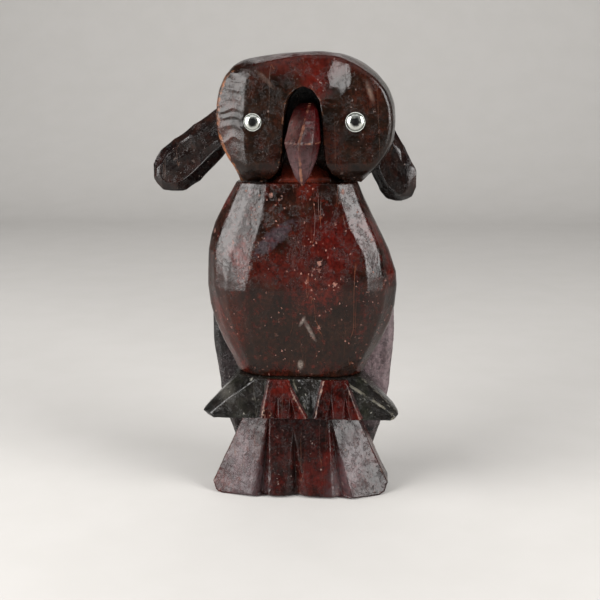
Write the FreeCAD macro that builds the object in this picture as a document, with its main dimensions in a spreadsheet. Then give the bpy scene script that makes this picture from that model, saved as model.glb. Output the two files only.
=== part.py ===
import FreeCAD, Part
import math
import os
import PartDesign
import Sketcher
import Spreadsheet

# A carved wooden owl standing on its perch. Millimetres, +Z up, the owl looks along -Y.
# The origin is the middle of the flat lower edge of the tail, on which the owl stands.
# "left" and "right" are the owl's own sides: left is +X, right is -X.

DIMENSIONS = (
    ("tail_height", 40.3, "tail, from its lower edge to the underside of the perch"),
    ("tail_half", 38.6, "half width of the tail at its widest, just above the lower corners"),
    ("tail_foot_half", 36.0, "half width of the flat lower edge"),
    ("tail_top_half", 22.0, "half width of the tail under the perch"),
    ("tail_corner", 4.5, "height of the bevel at the lower corners"),
    ("tail_front", 12.5, "front of the tail, ahead of the origin"),
    ("tail_depth", 22.5, "thickness of the tail"),
    ("tail_groove", 3.2, "depth of the V grooves between the tail feathers"),
    ("perch_height", 15.5, "perch, underside to top"),
    ("perch_half", 41.2, "half length of the perch"),
    ("perch_front", 21.0, "perch front face at the underside, ahead of the origin"),
    ("perch_lean", 3.5, "how far the perch front leans back on its way up"),
    ("perch_rim", 1.6, "height of the small bevel below the perch ends"),
    ("perch_shift", 0.6, "middle of the perch, sideways from the origin"),
    ("foot_relief", 2.0, "how far the feet stand out from the perch"),
    ("toe_notch", 7.5, "height of the notches between the toes"),
    ("back_plane", 12.0, "flat back of perch, torso and head, behind the origin"),
    ("torso_height", 81.4, "torso, perch to underside of the head"),
    ("torso_half", 40.0, "half width of the torso at the belly crease"),
    ("torso_front", 20.0, "belly crease, ahead of the origin"),
    ("torso_shift", 0.5, "middle of the torso's foot, sideways from the origin"),
    ("torso_lean", 1.7, "how far the torso leans sideways on its way up"),
    ("head_height", 52.1, "head, underside to crown"),
    ("head_half", 37.7, "half width of the head"),
    ("head_shift", 2.1, "middle of the head, sideways from the origin"),
    ("head_front", 18.0, "flat of the face, ahead of the origin"),
    ("head_rim", 10.0, "rim of the face bevels, ahead of the origin"),
    ("arch_half", 7.8, "half width of the beak recess"),
    ("arch_height", 36.0, "beak recess, underside of the head to the crown of the arch"),
    ("arch_depth", 14.0, "depth of the beak recess"),
    ("arch_shift", 1.1, "beak recess, sideways from the middle of the head"),
    ("beak_half", 7.0, "half width of the beak at its knee"),
    ("beak_knee", 17.5, "height of the beak's knee above the underside of the head"),
    ("beak_top", 32.0, "height of the beak's root above the underside of the head"),
    ("beak_front", 29.0, "knee of the beak, ahead of the origin"),
    ("eye_height", 24.8, "eyes above the underside of the head"),
    ("eye_apart", 20.35, "half distance between the eyes"),
    ("eye_shift", 1.4, "middle of the eyes, sideways from the middle of the head"),
    ("eye_radius", 3.8, "glass eye"),
    ("eye_seat", 3.0, "depth of the eye sockets"),
    ("eye_dome", 1.9, "how far the glass bulges out of the face"),
    ("pupil_radius", 1.2, "black pin inside the glass eye"),
    ("pupil_length", 3.9, "length of the black pin"),
    ("right_ear_reach", 44.8, "right ear, peg to its blunt end"),
    ("right_ear_half", 9.8, "half width of the right ear"),
    ("left_ear_reach", 41.9, "left ear, peg to its blunt end"),
    ("left_ear_half", 8.5, "half width of the left ear"),
    ("ear_thick", 8.0, "thickness of the ears"),
    ("ear_bevel", 2.4, "bevel round the face of the ears"),
    ("ear_play", 0.3, "free gap on each side of the ears"),
    ("peg_radius", 2.0, "ear pegs"),
    ("peg_play", 0.08, "running gap round the ear pegs"),
    ("peg_seat", 11.0, "how deep the pegs go into the head"),
    ("peg_head", 4.0, "radius of the peg heads"),
    ("peg_dome", 2.4, "height of the peg heads"),
    ("right_peg_side", 30.3, "right ear peg, sideways from the middle of the head"),
    ("right_peg_up", 24.5, "right ear peg, above the underside of the head"),
    ("right_ear_droop", 39.5, "right ear, degrees below level"),
    ("left_peg_side", 25.5, "left ear peg, sideways from the middle of the head"),
    ("left_peg_up", 27.9, "left ear peg, above the underside of the head"),
    ("left_ear_droop", 66.0, "left ear, degrees below level"),
    ("wing_half", 40.4, "wings, outer edge from the middle"),
    ("wing_shift", 0.6, "gap between the wings, sideways from the origin"),
    ("wing_top", 112.0, "top of the wings above the tail's lower edge"),
    ("wing_tip", 6.0, "wing tips above the tail's lower edge"),
    ("wing_thick", 8.0, "thickness of the wings"),
    ("wing_gap", 1.2, "gap between the wings"),
)


class Length:
    """A size that knows its number and the formula that the document keeps for it."""

    def __init__(self, number, text):
        self.number = number
        self.text = text

    @staticmethod
    def of(other):
        return other if isinstance(other, Length) else Length(float(other), f"{other:g}")

    def join(self, sign, number, other):
        return Length(number, f"({self.text} {sign} {other.text})")

    def __add__(self, other):
        other = Length.of(other)
        return self.join("+", self.number + other.number, other)

    def __sub__(self, other):
        other = Length.of(other)
        return self.join("-", self.number - other.number, other)

    def __mul__(self, other):
        other = Length.of(other)
        return self.join("*", self.number * other.number, other)

    def __truediv__(self, other):
        other = Length.of(other)
        return self.join("/", self.number / other.number, other)

    def __neg__(self):
        return Length(-self.number, f"(-{self.text})")


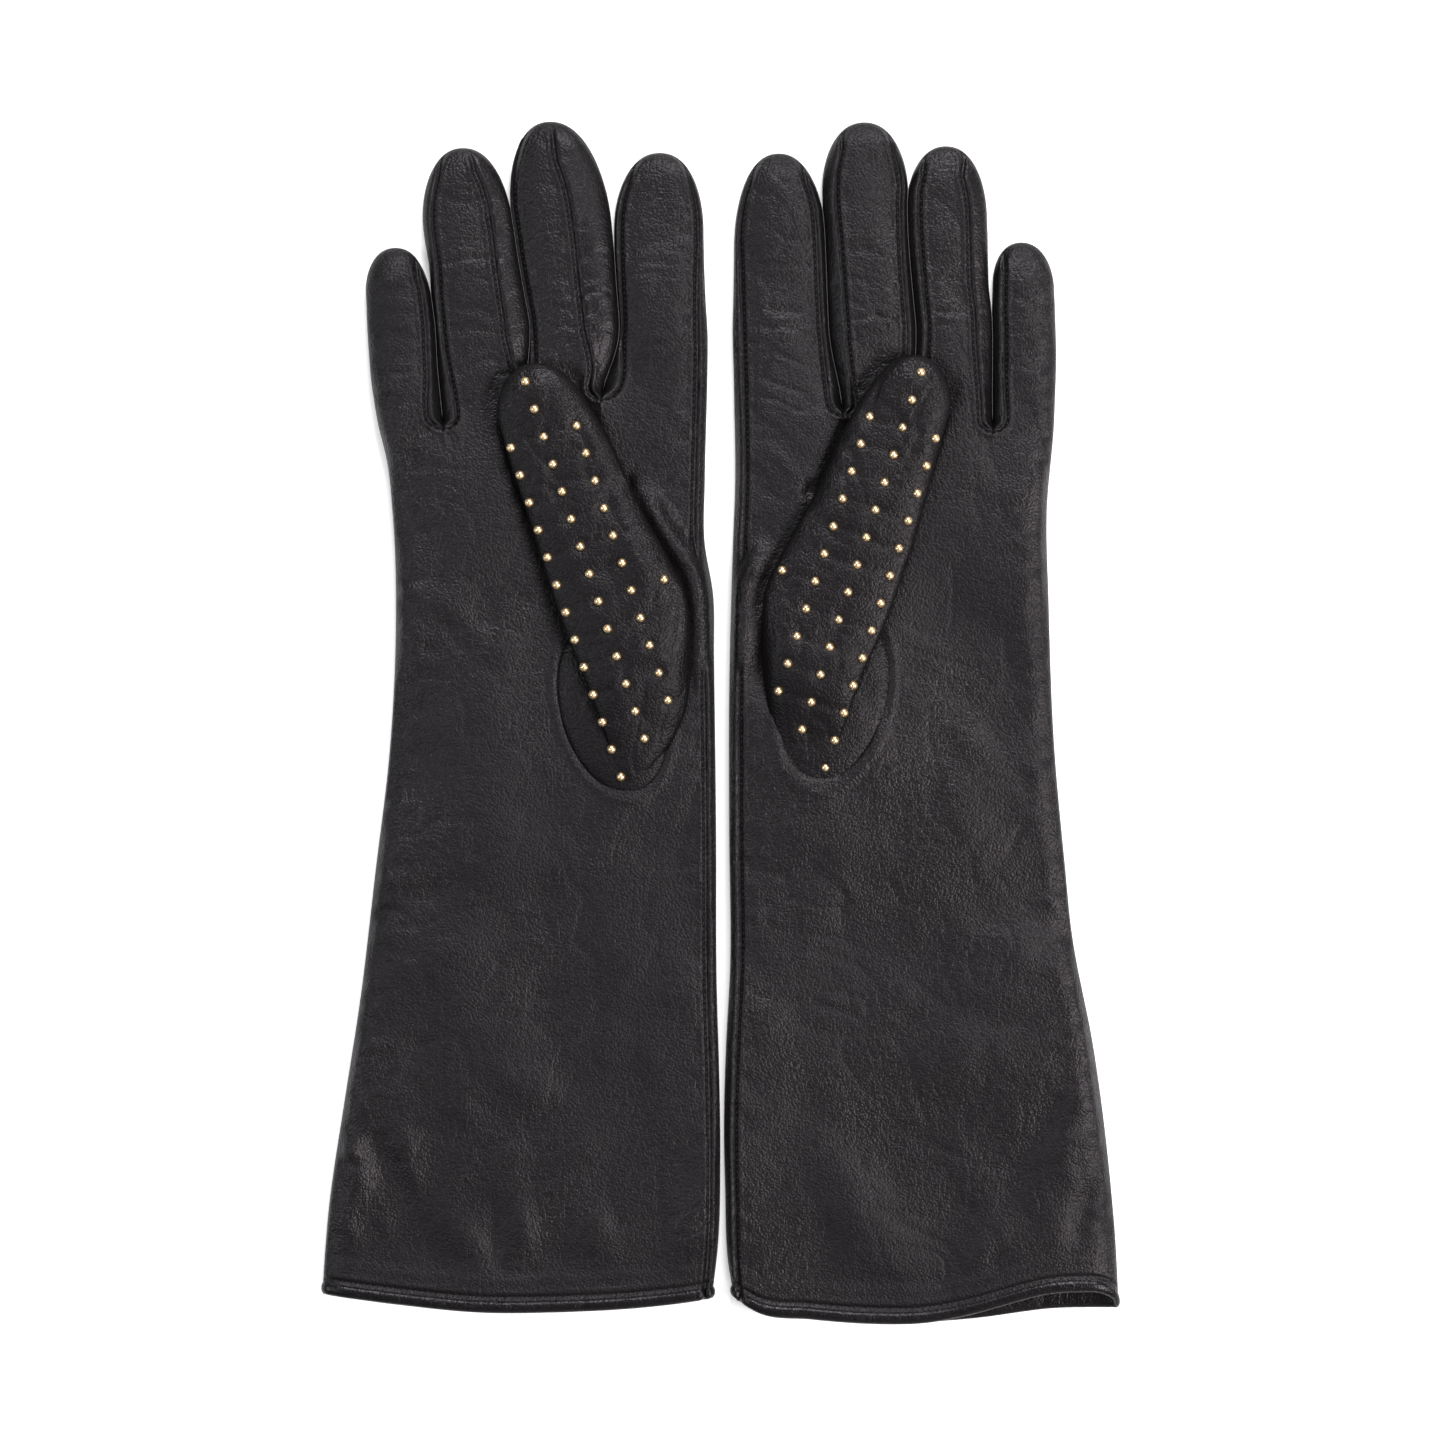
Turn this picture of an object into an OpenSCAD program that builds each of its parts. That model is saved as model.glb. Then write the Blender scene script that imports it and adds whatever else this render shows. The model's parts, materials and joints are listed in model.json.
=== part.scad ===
// A pair of long leather gloves, laid flat with the palms up and each thumb folded over its palm.
// +Y runs to the fingertips and +Z out of the palms. The right-hand glove lies on the -X side.
// Each glove is drawn in its own plan, [distance from the middle line of the pair, Y], and the
// right-hand one is mirrored.

/* [Leather] */
// Thickness of the glove leather
leather_t = 0.8; // [0.6:0.1:1]
// Thickness of the lining cloth
lining_t = 0.3; // [0.2:0.1:0.4]
// Height of a glove laid flat
lie_h = 8; // [7:0.5:10]
// Clearance where one piece folds against the next
fold_gap = 0.4; // [0.3:0.1:0.6]
// Width of the back leather that laps round the index side
lap_w = 3; // [2:0.5:4]

/* [Sleeve] */
// Place of the wrist fold along Y
wrist_y = -40; // [-50:1:-30]
// Distance from the middle line to the little-finger side at the hem
hem_out = 114; // [108:1:118]
// Distance from the middle line to the index side at the hem
hem_in = 2.2; // [1:0.1:5]
// Lowest point of the hem along Y
hem_y = -171.5; // [-180:0.5:-150]
// Radius of the hem's curve in plan
hem_r = 316; // [250:1:500]
// Width of the binding round the hem
binding_w = 3; // [2:0.5:5]
// Distance of the hem stitching from the binding
stitch_off = 1.6; // [1:0.1:3]
// Length of one stitch
stitch_l = 1.9; // [1.5:0.1:2.4]
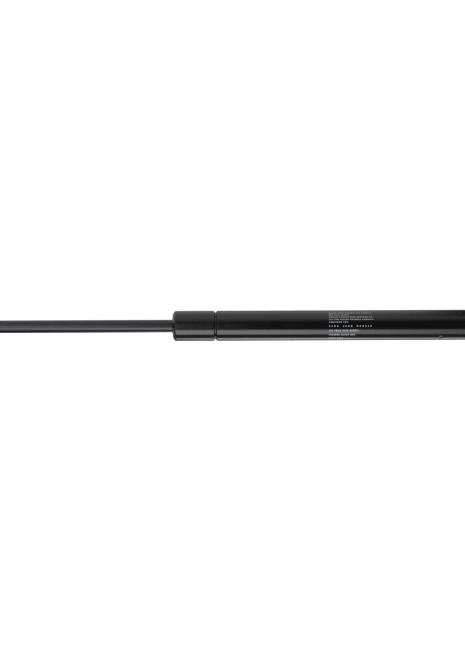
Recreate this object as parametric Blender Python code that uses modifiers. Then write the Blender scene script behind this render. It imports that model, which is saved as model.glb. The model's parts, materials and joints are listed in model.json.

******************************

▶ WHAT IS BEING ASKED
Return the entries above unchanged, starting at the first line and stopping after the line with "import Spreadsheet".

▶ RESPONSE TO THIS TASK
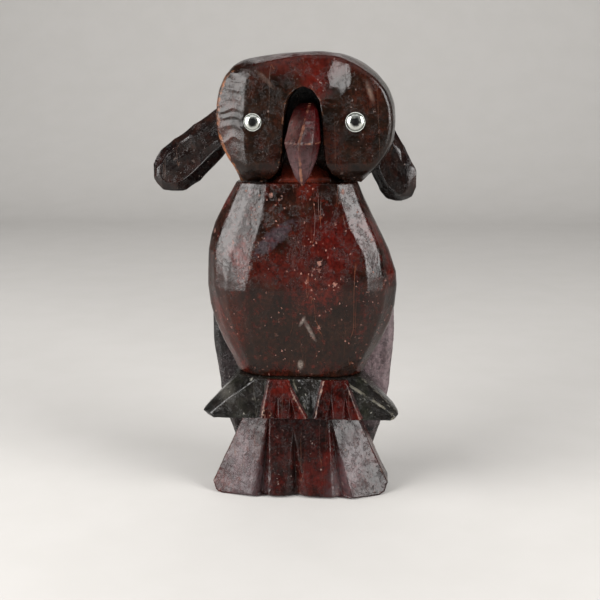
Write the FreeCAD macro that builds the object in this picture as a document, with its main dimensions in a spreadsheet. Then give the bpy scene script that makes this picture from that model, saved as model.glb. Output the two files only.
=== part.py ===
import FreeCAD, Part
import math
import os
import PartDesign
import Sketcher
import Spreadsheet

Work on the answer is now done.